IDIOSSINCRASIAS


 
De vez em quando eu saio de mim, num exercício de alteridade, de mentepsicose, de viajar num cordão de prata budista, e começo a me observar, a ver minhas peculariedades, minhas esquisitices. A estranhar minhas entranhas. O que vejo são minhas manias e hábitos, especialmente no campo alimentar. Gosto de comer arroz puro com couve ou rúcula. Comer doce, especialmente pé de moleque, com café preto. Comer sopa ou macarrão com farinha de mandioca. Comer couve refogada ou com azeite resfriada na geladeira. Beber água em copo de alumínio. Comer de pé, à americana. Comer casca de mixirica. Chupar mixirica como se fosse laranja, descascando-a até o meio. Tenho também outros estranhos hábitos. Não posso ver tapete desalinhado, que eu de pronto o alinho. Me dá agonia ver gente comendo sopa, retiro-me na hora. Assistir filme sem legenda parece que falta alguma coisa, mesmo dublado. Quanto aos nacionais, também merecem legendas, que é uma forma de conciliar cinema e literatura. Gosto de cachorros, mas não os tolero dentro de casa. Preciso dormir do lado direito da cama e encostado na parede. Dormindo, pelo menos uma parte de meu corpo deve estar descoberta, como o personagem de Melville em "Moby Dick", para assim ter algum conforto. Fumar um cicarro pela metade, e imediatamente acender outro, para fumar um inteiro. Bem, tenho essas e mais umas cem manias, de resto acho que sigo a média de nossa cultura. Fernand Braudel, um historiador francês da "Escola dos Annales", afirmou que por um cheiro de cozinha se reconhece uma civizilação. Já Ortega y Gasset afirmou que "eu sou eu e minhas circunstâncias". Já Hume, em "Tratado da Natureza Humana" entendia que são os hábitos que nos ensinam a fazer a conexão entre as coisas.
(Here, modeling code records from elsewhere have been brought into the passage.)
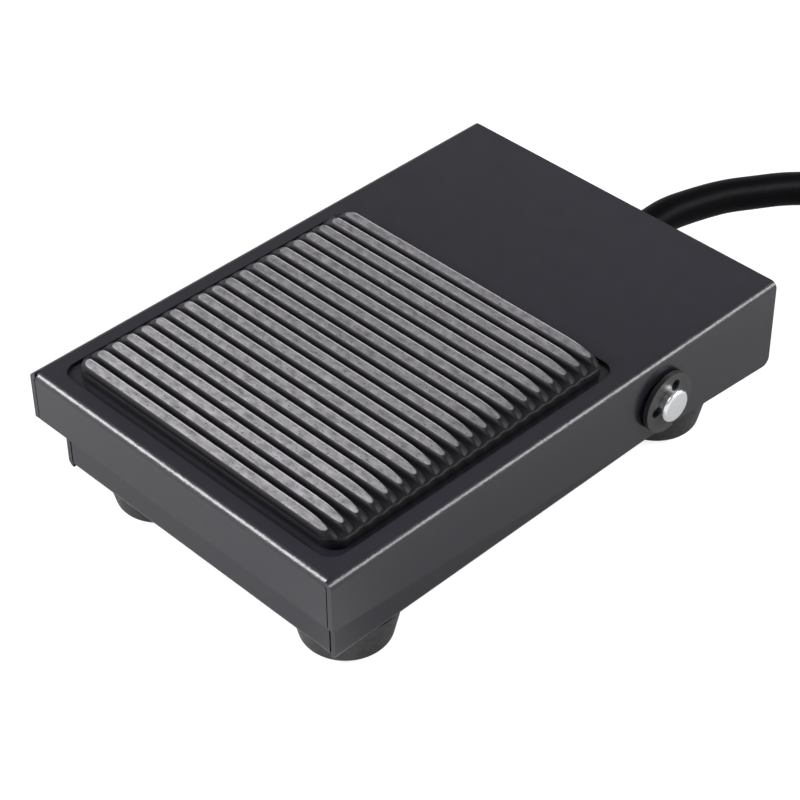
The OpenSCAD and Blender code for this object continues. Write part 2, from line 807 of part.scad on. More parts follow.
module common_terminal() {
    color("#c9b26b") {
        translate([blade_root_x, plunger_y - strip_w / 2, common_z])
            cube([switch_x1 + tab_l - blade_root_x, strip_w, strip_t]);
        translate([blade_root_x - strip_t / 2, plunger_y - strip_w / 2, common_z])
            cube([strip_t, strip_w, blade_z + blade_t / 2 - blade_bead_r - blade_gap - common_z]);
    }
}

// A fixed contact on its strip, entering at the left end; facing is 1 for a button on top
module fixed_contact(z, facing) {
    color("#c9b26b") {
        translate([switch_x0 - tab_l, plunger_y - strip_w / 2, z])
            cube([button_x + button_d / 2 - switch_x0 + tab_l, strip_w, strip_t]);
        translate([button_x, plunger_y, facing > 0 ? z + strip_t : z - button_h])
            cylinder(d = button_d, h = button_h);
    }
}

module open_terminal() {
    fixed_contact(open_z, 1);
}

module closed_terminal() {
    fixed_contact(closed_z, -1);
}

// Insulated push-on receptacles on the three tabs
receptacle_l = 7.6;
receptacle_w = 6.6;
receptacle_h = 2.8;
receptacle_off = 0.8;

module receptacle(x, z, way) {
    translate([x, plunger_y, z + strip_t / 2])
        mirror([way < 0 ? 1 : 0, 0, 0])
            difference() {
                translate([receptacle_off, -receptacle_w / 2, -receptacle_h / 2])
                    cube([receptacle_l, receptacle_w, receptacle_h]);
                translate([receptacle_off - over, -strip_w / 2 - strip_play, -strip_t / 2 - strip_play])
                    cube([tab_l - receptacle_off + strip_play + over,
                        strip_w + 2 * strip_play, strip_t + 2 * strip_play]);
            }
}

module receptacles() {
    color("#8c1f1f") {
        receptacle(switch_x1, common_z, 1);
        receptacle(switch_x0, open_z, -1);
        receptacle(switch_x0, closed_z, -1);
    }
}

// Inner cores: each leaves the jacket and enters its receptacle straight for one diameter. Between, it
// dives under the hinge pin and swings out halfway to the tray's side. The shares were chosen by hand:
// of the way out, of the way from the plunger back to the jacket, of the height at the jacket's end and
// of the height at the receptacle, both over the core's lowest level.
receptacle_end = receptacle_off + receptacle_l;
core_lift = 1.5;
core_ring_r = 1.55;
core_low_z = floor_z + core_d / 2 + core_lift;
tray_inner_x = tray_x - tray_t;
common_end = [switch_x1 + receptacle_end, plunger_y, common_z + strip_t / 2];
open_end = [switch_x0 - receptacle_end, plunger_y, open_z + strip_t / 2];
closed_end = [switch_x0 - receptacle_end, plunger_y, closed_z + strip_t / 2];
common_shares = [[0.17, 0.78, 0.33, 0], [0.41, 0.62, 0.08, 0], [0.71, 0.46, 0, 0],
    [0.93, 0.32, 0, 0], [1, 0.14, 0, 0.5]];
open_shares = [[0.13, 0.78, 0.36, 0], [0.34, 0.64, 0.05, 0], [0.65, 0.48, 0, 0.08],
    [0.91, 0.34, 0, 0.3], [1, 0.16, 0, 0.65]];
closed_shares = [[0.07, 0.84, 0.02, 0], [0.31, 0.8, 0, 0], [0.61, 0.62, 0, 0.12],
    [0.9, 0.48, 0, 0.38], [1, 0.26, 0, 0.72]];
core_steps = 3;
core_sides = 8;

// start_angle places the core in the jacket's end face
function core_route(start_angle, end, shares) =
    let (side = sign(end[0]), out_x = (end[0] + side * tray_inner_x) / 2,
        start = [core_ring_r * cos(start_angle), lead_y, exit_z + core_ring_r * sin(start_angle)],
        between = [for (s = shares) [
            s[0] * out_x, plunger_y + s[1] * (lead_y - plunger_y),
            core_low_z + s[2] * (start[2] - core_low_z) + s[3] * (end[2] - core_low_z)]])
    concat([start],
        smooth(concat([start - [0, core_d, 0]], between, [end + [side * core_d, 0, 0]]), core_steps), [end]);

module core_common() {
    color("#7a4a28") tube(core_route(30, common_end, common_shares), core_d, core_sides);
}

module core_open() {
    color("#2d5fa8") tube(core_route(150, open_end, open_shares), core_d, core_sides);
}

module core_closed() {
    color("#3b3b3b") tube(core_route(-90, closed_end, closed_shares), core_d, core_sides);
}

module strain_relief() {
    neck_y = tray_t + relief_lock_t;
    boot_l = relief_out - relief_flange_t;
    color("#1a1a1b")
    translate([0, tray_y, exit_z]) rotate([-90, 0, 0])
        difference() {
            rotate_extrude()
                polygon([[0, -tray_t - relief_in], [relief_neck_d / 2, -tray_t - relief_in],
                    [relief_neck_d / 2, -neck_y], [relief_lock_d / 2, -neck_y],
                    [relief_lock_d / 2, -tray_t], [relief_neck_d / 2, -tray_t], [relief_neck_d / 2, 0],
                    [relief_flange_d / 2, 0], [relief_flange_d / 2, relief_flange_t],
                    [relief_boot_d / 2, relief_flange_t], [relief_tail_d / 2, relief_out], [0, relief_out]]);
            translate([0, 0, -tray_t - relief_in - over])
                cylinder(r = cord_d / 2 + cord_play, h = tray_t + relief_in + relief_out + 2 * over);
            for (i = [1:relief_ribs])
                translate([0, 0, relief_flange_t + i * boot_l / (relief_ribs + 1) - relief_cut_w / 2])
                    difference() {
                        cylinder(d = relief_flange_d, h = relief_cut_w);
                        cylinder(d = relief_boot_d - 2 * relief_cut
                            - (relief_boot_d - relief_tail_d) * i / (relief_ribs + 1), h = relief_cut_w);
                    }
        }
}

module cord_lead() {
    color("#151516")
    translate([0, lead_y, exit_z]) rotate([-90, 0, 0]) cylinder(d = cord_d, h = exit_y - lead_y);
}

// A cable tie behind the relief, which stops the cord from being pulled out
module inner_tie() {
    color("#e8e6df")
    translate([0, tie_y, exit_z]) rotate([-90, 0, 0])
        difference() {
            union() {
                cylinder(r = cord_d / 2 + tie_t, h = tie_w);
                translate([-tie_head / 2, -cord_d / 2 - tie_head + tie_t, 0]) cube([tie_head, tie_head - tie_t, tie_w]);
            }
            translate([0, 0, -over]) cylinder(r = cord_d / 2 + cord_play, h = tie_w + 2 * over);
        }
}

// Middle of the cord in the coil, after a number of turns from the coil's start
function coil_layer(turns) = min(floor(turns / layer_turns), full_layers);
function coil_radius(turns) =
    let (layer = coil_layer(turns), part = turns - layer * layer_turns)
    layer % 2 == 0 ? coil_r - part * coil_pitch : coil_inner_r + part * coil_pitch;
function climb(turns, k) =
    let (s = min(max((turns - k * layer_turns) * 2 + 0.5, 0), 1)) s * s * (3 - 2 * s);
function coil_height(turns) =
    coil_z + coil_pitch * (climb(turns, 1) + climb(turns, 2) + climb(turns, 3));
function coil_point(turns) =
    let (angle = coil_start + 360 * turns)
    [coil_x + coil_radius(turns) * cos(angle), coil_y + coil_radius(turns) * sin(angle), coil_height(turns)];
function coil_way(turns) =
    let (angle = coil_start + 360 * turns) [-sin(angle), cos(angle), 0];

coil_steps = ceil(coil_turns * loop_rings);
coil_first = coil_point(0) - cord_d * coil_way(0);
coil_last = coil_point(coil_turns) + cord_d * coil_way(coil_turns);
coil_path = concat([coil_first],
    [for (i = [0:coil_steps]) coil_point(coil_turns * i / coil_steps)], [coil_last]);
least_gap = min([for (i = [0:len(coil_path) - 1], j = [i + loop_rings / 2:1:len(coil_path) - 1])
    norm(coil_path[i] - coil_path[j])]) - cord_d;
echo(least_gap_of_the_coil_to_itself = least_gap);

cord_sides = 12;
cord_steps = 2;

// The cord leaves the relief and meets the coil straight for one diameter
module cord() {
    leaving = [0, exit_y + cord_d, exit_z];
    arriving = coil_first - cord_d * coil_way(0);
    color("#151516")
        tube(concat([[0, exit_y, exit_z]], smooth(concat([leaving], cord_route, [arriving]), cord_steps),
            [coil_first]), cord_d, cord_sides);
}

module cord_coil() {
    color("#151516") tube(coil_path, cord_d, 6);
}

// A strap round the bundle of turns, where the coil changes no layer
module coil_tie() {
    before = (coil_tie_at - coil_start) / 360;
    inner_r = min(coil_radius(ceil(layer_turns - before) + before),
        coil_radius(ceil(layer_turns - before) - 1 + before)) - cord_d / 2 - 2 * tie_gap;
    outer_r = coil_radius(before) + cord_d / 2 + tie_gap;
    inner_h = coil_top_z + tie_gap - coil_tie_t;
    color("#101011")
    translate([coil_x, coil_y, 0]) rotate([0, 0, coil_tie_at])
        translate([(inner_r + outer_r) / 2, 0, 0])
            along_y(-coil_tie_w / 2, coil_tie_w / 2)
                difference() {
                    round_rect(outer_r - inner_r + 2 * coil_tie_t, inner_h + 2 * coil_tie_t,
                        coil_tie_r + coil_tie_t);
                    translate([0, coil_tie_t]) round_rect(outer_r - inner_r, inner_h, coil_tie_r);
                }
}

// One core of the bare far end, which settles on the layer below; side is -1, 0 or 1
tail_angle = coil_start + 360 * coil_turns;
tail_radius = coil_radius(coil_turns);
function tail_start(side) =
    coil_last + side * tail_offset * [cos(tail_angle), sin(tail_angle), 0]
        + [0, 0, side == 0 ? tail_offset : -tail_offset / 2];
function tail_point(side, s) =
    let (turn = tail_angle + atan(cord_d / tail_radius) + tail_sweep * s,
        r = norm([tail_radius, cord_d]) + side * (tail_offset + tail_fan * s) + tail_drift * s * s,
        high = tail_start(side)[2])
    [coil_x + r * cos(turn), coil_y + r * sin(turn),
        high + (tail_rest_z - high) * s * s * (3 - 2 * s)];
function tail_path(side) =
    concat([tail_start(side), tail_start(side) + core_d * coil_way(coil_turns)],
        [for (i = [2:tail_points - 1]) tail_point(side, i / (tail_points - 1))]);

module tail_cores() {
    for (side = [-1, 0, 1])
        color(["#7a4a28", "#3b3b3b", "#2d5fa8"][side + 1]) tube(tail_path(side), core_d, core_sides);
}

module core_tips() {
    color("#c9ccd1")
    for (side = [-1, 0, 1])
        let (path = tail_path(side), last = path[tail_points - 1], before = path[tail_points - 2])
        tube([last, last + tip_l * unit(last - before)], tip_d, core_sides);
}

pedal_cover();
tread_pad();
spring_stud();
base_tray();
foot(-foot_x, -foot_y);  // foot_front_left
foot(foot_x, -foot_y);  // foot_front_right
foot(-foot_x, foot_y);  // foot_rear_left
foot(foot_x, foot_y);  // foot_rear_right
foot_screws();
foot_nuts();
hinge_pin();
retaining_clips();
hinge_spacers();
spring_seat();
return_spring();
switch_bracket();
switch_screws();
switch_case();
switch_lid();
switch_plunger();
contact_blade();
common_terminal();
open_terminal();
closed_terminal();
receptacles();
core_common();
core_open();
core_closed();
strain_relief();
cord_lead();
inner_tie();
cord();
cord_coil();
coil_tie();
tail_cores();
core_tips();
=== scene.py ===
# %% [markdown]
# # A foot switch
# The real thing is a pedal folded from black sheet steel, hinged over a folded steel tray. A rubber
# tread lies in its deck, rubber feet stand under its tray and a cord runs out behind. The pieces of the
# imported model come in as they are. This lesson adds the camera, the light and the finishes, and makes the
# pieces that a plain solid can't show well: the softened sheets, the moulded tread, the cord and its cores,
# and the spring.

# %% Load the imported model
import bpy
import bmesh
import json
import math
from mathutils import Matrix, Vector


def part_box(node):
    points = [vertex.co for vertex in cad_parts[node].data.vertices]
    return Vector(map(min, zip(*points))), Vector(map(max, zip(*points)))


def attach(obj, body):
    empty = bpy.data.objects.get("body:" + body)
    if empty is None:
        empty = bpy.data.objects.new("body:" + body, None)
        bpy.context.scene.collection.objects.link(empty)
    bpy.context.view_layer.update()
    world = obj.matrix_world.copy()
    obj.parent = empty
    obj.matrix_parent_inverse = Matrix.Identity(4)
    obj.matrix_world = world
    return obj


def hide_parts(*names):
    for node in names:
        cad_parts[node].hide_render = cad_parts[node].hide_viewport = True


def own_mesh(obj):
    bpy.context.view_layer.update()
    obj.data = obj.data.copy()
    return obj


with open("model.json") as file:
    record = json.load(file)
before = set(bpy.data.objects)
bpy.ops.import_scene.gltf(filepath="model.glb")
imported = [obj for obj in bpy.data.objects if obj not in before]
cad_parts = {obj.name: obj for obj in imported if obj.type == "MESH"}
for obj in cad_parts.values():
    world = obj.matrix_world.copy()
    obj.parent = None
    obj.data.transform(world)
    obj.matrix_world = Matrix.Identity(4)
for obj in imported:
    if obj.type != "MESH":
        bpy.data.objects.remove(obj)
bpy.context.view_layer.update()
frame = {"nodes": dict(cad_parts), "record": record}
nodes = frame["nodes"]
print("pieces in the model:", len(nodes))

# %% [markdown]
# ## The camera
# The photo was taken from the right of the toe end, well above the pedal. Its place, its direction and
# the length of its lens were found by fitting the straight edges of the two sheets. A direction is easier
# to read as two angles: how far round the object the camera stands and how high over the floor.

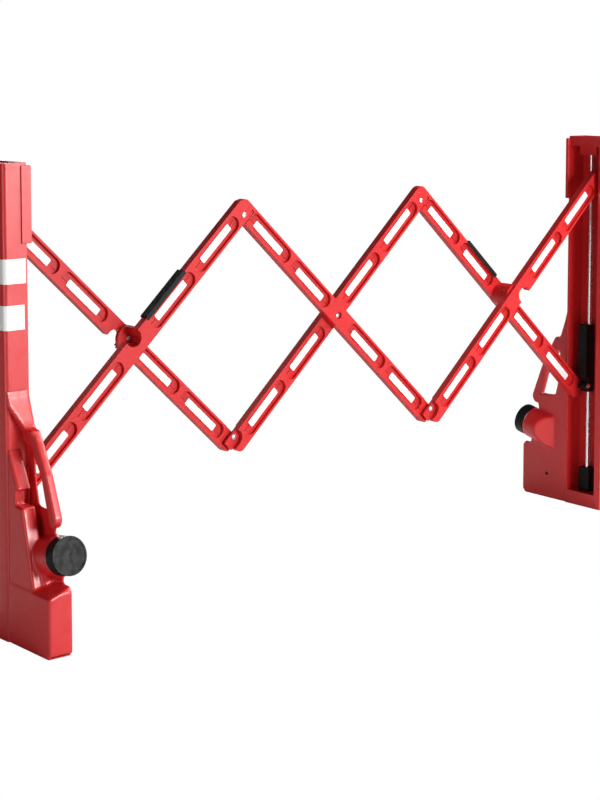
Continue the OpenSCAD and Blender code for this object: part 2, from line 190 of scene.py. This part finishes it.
def clipped(mesh, cuts):
    """A closed copy of mesh without what lies in front of the cuts, each a point and a normal."""
    copy = bmesh.new()
    copy.from_mesh(mesh)
    bmesh.ops.remove_doubles(copy, verts=copy.verts, dist=weld_reach)
    for point, normal in cuts:
        everything = list(copy.verts) + list(copy.edges) + list(copy.faces)
        bmesh.ops.bisect_plane(copy, geom=everything, plane_co=point, plane_no=normal, clear_outer=True)
        open_edges = [edge for edge in copy.edges if edge.is_boundary]
        bmesh.ops.holes_fill(copy, edges=open_edges)
    result = bpy.data.meshes.new("clipped")
    copy.to_mesh(result)
    copy.free()
    return result


def wrapped(mesh):
    """The solid that a film drawn tight round mesh would enclose."""
    tight = bmesh.new()
    for vertex in mesh.vertices:
        tight.verts.new(vertex.co)
    hull = bmesh.ops.convex_hull(tight, input=tight.verts)
    bmesh.ops.delete(tight, geom=hull["geom_interior"], context="VERTS")
    result = bpy.data.meshes.new("wrapped")
    tight.to_mesh(result)
    tight.free()
    return result


def barrel_pieces(barrel, side, turn):
    """The barrel as closed pieces: its stretch in the foot, its mouth, a plug and the slanted run."""
    wall = Vector((turn * panel_plane(side), 0, 0))
    to_lattice = Vector((-turn, 0, 0))
    ahead = Vector((0, turn, 0))
    slant = Vector((-turn * slant_across, -turn * slant_along, 0))
    inside = clipped(barrel, [(wall, to_lattice)])
    mouth = clipped(barrel, [(mouth_start * ahead, -ahead)])
    plug = wrapped(clipped(barrel, [(wall, to_lattice), (wall - plug_depth * to_lattice, -to_lattice)]))
    run = wrapped(clipped(barrel, [(wall, -to_lattice), (run_end * ahead, ahead)]))
    slanted_run = clipped(run, [(wall + slant_start * ahead, slant)])
    return [inside, mouth, plug, slanted_run]


def mould_foot(side, turn):
    """Joins the foot's parts and its barrel into one skin, and eases all edges and corners."""
    parts = [side + "_" + part for part in foot_parts]
    *whole, barrel = [nodes[part].data for part in parts]
    joined = bmesh.new()
    for mesh in whole + barrel_pieces(barrel, side, turn):
        joined.from_mesh(mesh)
    mesh = bpy.data.meshes.new(side + "_moulding")
    joined.to_mesh(mesh)
    joined.free()
    mesh.materials.append(red_gloss)
    for face in mesh.polygons:
        face.material_index = 0
    obj = bpy.data.objects.new(side + "_moulding", mesh)
    bpy.context.collection.objects.link(obj)
    shell = obj.modifiers.new("skin", "REMESH")
    shell.mode = "VOXEL"
    shell.voxel_size = shell_cell
    shell.use_smooth_shade = True
    ease = obj.modifiers.new("ease", "SMOOTH")
    ease.factor = 0.5
    ease.iterations = 14
    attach(obj, body_of(nodes[parts[0]])[0])
    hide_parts(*parts)


for side, turn in sides.items():
    mould_foot(side, turn)

# Reflective film: white strips stuck in the pockets, two in each half of an arm and on both
# faces, and two bands stuck round each post. A fine bead pattern keeps the film from
# looking like paper.
film = finish(
    "reflective_white",
    pale=(0.94, 0.94, 0.91),
    deep=(0.88, 0.88, 0.85),
    rough=(0.28, 0.42),
    specular=0.5,
    grain=1400,
    relief=0.05,
)
for arm in arms:
    dress("strips_" + arm, film)
for side in sides:
    dress(side + "_bands", film)

# Black fittings: edge grips clipped on two arms, and for each unit the carriage on the rod,
# the rod's foot block, the upper bracket and the screw cap with its sealing ring. Their
# plastic is duller than the red, with a slightly coarser grain.
black = finish(
    "black_plastic",
    pale=(0.006, 0.006, 0.007),
    deep=(0.003, 0.003, 0.004),
    rough=(0.40, 0.62),
    specular=0.2,
    grain=700,
    relief=0.10,
)
grip_round = 0.0018
fitting_rounds = {"slider": 0.002, "rod_foot": 0.0015, "top_bracket": 0.001, "cap": 0.0018, "cap_seal": 0.0}
for side in sides:
    dress("grip_" + side, black, grip_round)
    for part, rounding in fitting_rounds.items():
        dress(side + "_" + part, black, rounding)

# Panel screws: one small black screw in each foot's inner panel, below the filler barrel.
# The dished head with its socket and its rounded rim is turned from one profile of radius
# and height above the panel.
screw_along = 0.117
screw_up = 0.067
screw_steps = 28
screw_profile = (
    (0.0, 0.0004),
    (0.0018, 0.0004),
    (0.0021, 0.0016),
    (0.0036, 0.0016),
    (0.0045, 0.0009),
    (0.0047, -0.0006),
)


def screw_head(side, turn):
    """Turns the head on the panel's face, from its middle out to its rim."""
    face_plane = panel_plane(side)
    head = bmesh.new()
    rings = []
    for radius, height in screw_profile:
        count = screw_steps if radius else 1
        ring = []
        for step in range(count):
            angle = math.tau * step / count
            along = screw_along + radius * math.cos(angle)
            up = screw_up + radius * math.sin(angle)
            ring.append(head.verts.new((turn * (face_plane - height), turn * along, up)))
        rings.append(ring)
    for near, far in zip(rings, rings[1:]):
        for step in range(screw_steps):
            after = (step + 1) % screw_steps
            if len(near) == 1:
                head.faces.new((near[0], far[step], far[after]))
            else:
                head.faces.new((near[step], far[step], far[after], near[after]))
    head.faces.new(rings[-1])
    bmesh.ops.recalc_face_normals(head, faces=head.faces)
    mesh = bpy.data.meshes.new(side + "_panel_screw")
    head.to_mesh(mesh)
    head.free()
    mesh.materials.append(black)
    obj = bpy.data.objects.new(side + "_panel_screw", mesh)
    bpy.context.collection.objects.link(obj)
    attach(obj, body_of(nodes[side + "_side_panel"])[0])


for side, turn in sides.items():
    screw_head(side, turn)

# Bright metal: two drawn steel guide rods held at both ends, and zinc plated rivets and
# pivot pins. The rivets keep their turned edges, and the pins' ends are eased.
steel = finish(
    "polished_steel",
    pale=(0.86, 0.86, 0.87),
    deep=(0.74, 0.74, 0.77),
    rough=(0.14, 0.30),
    specular=0.5,
    grain=400,
    relief=0.03,
    metal=1.0,
)
zinc = finish(
    "zinc",
    pale=(0.84, 0.84, 0.84),
    deep=(0.66, 0.67, 0.70),
    rough=(0.22, 0.42),
    specular=0.5,
    grain=600,
    relief=0.05,
    metal=0.9,
)
crossings = ("crossing_left", "crossing_mid", "crossing_right")
knuckles = ("top_left", "bottom_left", "top_right", "bottom_right")
pin_round = 0.0008
for rivet in crossings + knuckles:
    dress("pin_" + rivet, zinc)
for side in sides:
    dress(side + "_guide_rod", steel)
    dress(side + "_slider_pin", zinc, pin_round)
    dress(side + "_top_pin", zinc, pin_round)

# Floor: a plain pale ground that the barrier stands on. It throws light up at the barrier,
# and the camera sees it as pure white.
floor_width = 40


def white_to_camera(tree, lit, white, surface):
    """Shows the camera the white shader, and everything else the lit one."""
    path = tree.nodes.new("ShaderNodeLightPath")
    choice = tree.nodes.new("ShaderNodeMixShader")
    tree.links.new(path.outputs["Is Camera Ray"], choice.inputs["Fac"])
    tree.links.new(lit, choice.inputs[1])
    tree.links.new(white, choice.inputs[2])
    tree.links.new(choice.outputs["Shader"], surface)


bpy.ops.mesh.primitive_plane_add(size=floor_width, location=(0, 0, 0))
floor = bpy.context.object
floor.name = "floor"
paper = bpy.data.materials.new("paper")
paper.use_nodes = True
tree = paper.node_tree
dull = tree.nodes["Principled BSDF"]
dull.inputs["Base Color"].default_value = (0.8, 0.8, 0.8, 1)
dull.inputs["Roughness"].default_value = 0.9
glow = tree.nodes.new("ShaderNodeEmission")
glow.inputs["Color"].default_value = (1, 1, 1, 1)
glow.inputs["Strength"].default_value = 1.0
surface = tree.nodes["Material Output"].inputs["Surface"]
white_to_camera(tree, dull.outputs["BSDF"], glow.outputs["Emission"], surface)
floor.data.materials.append(paper)

# Surround: dim on the barrier, so that faces turned away from the lamps stay dark, and pure
# white to the camera.
world = bpy.data.worlds.new("world")
bpy.context.scene.world = world
world.use_nodes = True
tree = world.node_tree
dim = tree.nodes["Background"]
dim.inputs["Color"].default_value = (1, 1, 1, 1)
dim.inputs["Strength"].default_value = 0.05
white = tree.nodes.new("ShaderNodeBackground")
white.inputs["Color"].default_value = (1, 1, 1, 1)
white.inputs["Strength"].default_value = 1.0
surface = tree.nodes["World Output"].inputs["Surface"]
white_to_camera(tree, dim.outputs["Background"], white.outputs["Background"], surface)

# Lamps: a soft key in front, one at the upper right for the tops, a weak one on the left and
# one behind. The sheen shows only in reflections and lays a pale gloss over the fronts of
# the end unit that is nearest to the camera.
for name, place, aim, size, power, lights_surfaces in (
    ("key", (0.6, -5.0, 1.6), (0, 0, 0.5), 1.4, 180, True),
    ("top", (2.6, -1.4, 3.0), (0, 0, 0.4), 2.0, 180, True),
    ("side", (-3.5, -1.0, 0.6), (0, 0, 0.5), 1.2, 16, True),
    ("back", (0.8, 4.8, 1.4), (0, 0, 0.5), 2.0, 110, True),
    ("sheen", (1.5, -4.6, 1.5), (-0.9, 0, 0.5), 1.4, 95, False),
):
    lamp = bpy.data.lights.new(name, "AREA")
    lamp.size = size
    lamp.energy = power
    obj = bpy.data.objects.new(name, lamp)
    obj.location = place
    obj.rotation_mode = "QUATERNION"
    obj.rotation_quaternion = (Vector(aim) - Vector(place)).to_track_quat("-Z", "Y")
    obj.visible_diffuse = lights_surfaces
    bpy.context.collection.objects.link(obj)

# Camera: from the left front, a little above the lids and looking slightly down, as solved
# from the photograph. Its picture is shifted, so that the posts stay nearly upright.
camera_place = (-2.8556, -3.3568, 1.2305)
look_down = 5.3513
look_right = 39.3427
eye = bpy.data.cameras.new("camera")
eye.lens = 83.81
eye.shift_y = -0.22
eye.clip_end = 100
camera = bpy.data.objects.new("camera", eye)
camera.location = camera_place
camera.rotation_euler = (math.radians(90 - look_down), 0, math.radians(-look_right))
bpy.context.collection.objects.link(camera)
scene = bpy.context.scene
scene.camera = camera
scene.view_settings.view_transform = "Standard"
Parte dessas conexões são mediadas pela cultura, pelo alterego do mundo. Mas isso não faz o indivíduo, esse também é composto por suas extravagâncias e suas idiossincrasias, daquilo que não é cheiro de cozinha nem circunstância. Isso nos dá a particularidade, a singularidade, o que não se repete em ninguém em sua totalidade. Parece-me que não é vaidade ficar dissertando sobre mim mesmo, só quero afirmar minha universalidade, mesmo sendo cheio de excrescências. Não tem problema, e como acertadamente afirmou Caetano Veloso, "de perto ninguém é normal". Ou melhor, a norma é a diferença.